7. The opening "splash" page for SHADOW has been prettified and modified
   to automatically open the tools window.

8. A new button is present on the tools popup, labeled NMAP. Occasionally,
   it is desirable to scan a system that seems to be attracting a good deal
   of interest from the outside world. The NMAP button activates the 
   /cgi-bin/privileged/nmap.cgi script which puts a browser form up to allow
   the user to run an NMAP scan against a set of targets. Unfortunately,
   for NMAP to have all its capabilities available, it must be run as root.
   The Apache daemon is running as a "nobody" when connected, so I modified
   the script to call sudo to give root privileges for a single command.
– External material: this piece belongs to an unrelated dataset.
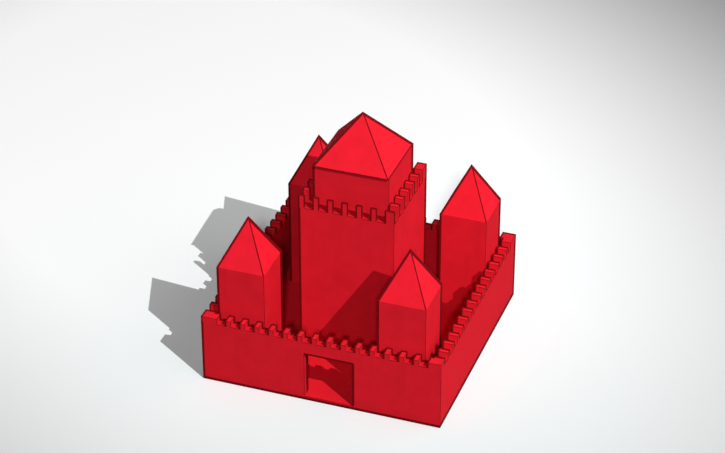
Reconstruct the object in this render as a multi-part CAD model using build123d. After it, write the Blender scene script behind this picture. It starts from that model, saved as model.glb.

   The README file in the accessories subdirectory will direct you to the
   sources for both NMAP and SUDO.

9. The analyzer scripts have all been modified to use 4-digit years in the
   names of the data and html files. Each script attempts to use a little
   reconnaissance to detect how the files are stored by default and will
   create links appropriately. The script fetchem.pl can contact a sensor 
   running an earlier (2-digit year) version of SHADOW and still fetch
   the appropriate data files. In any case, the files stored and used by the
   current crop of scripts use 4-digit years by default. In summary, this
   version of SHADOW is hopefully backward compatible.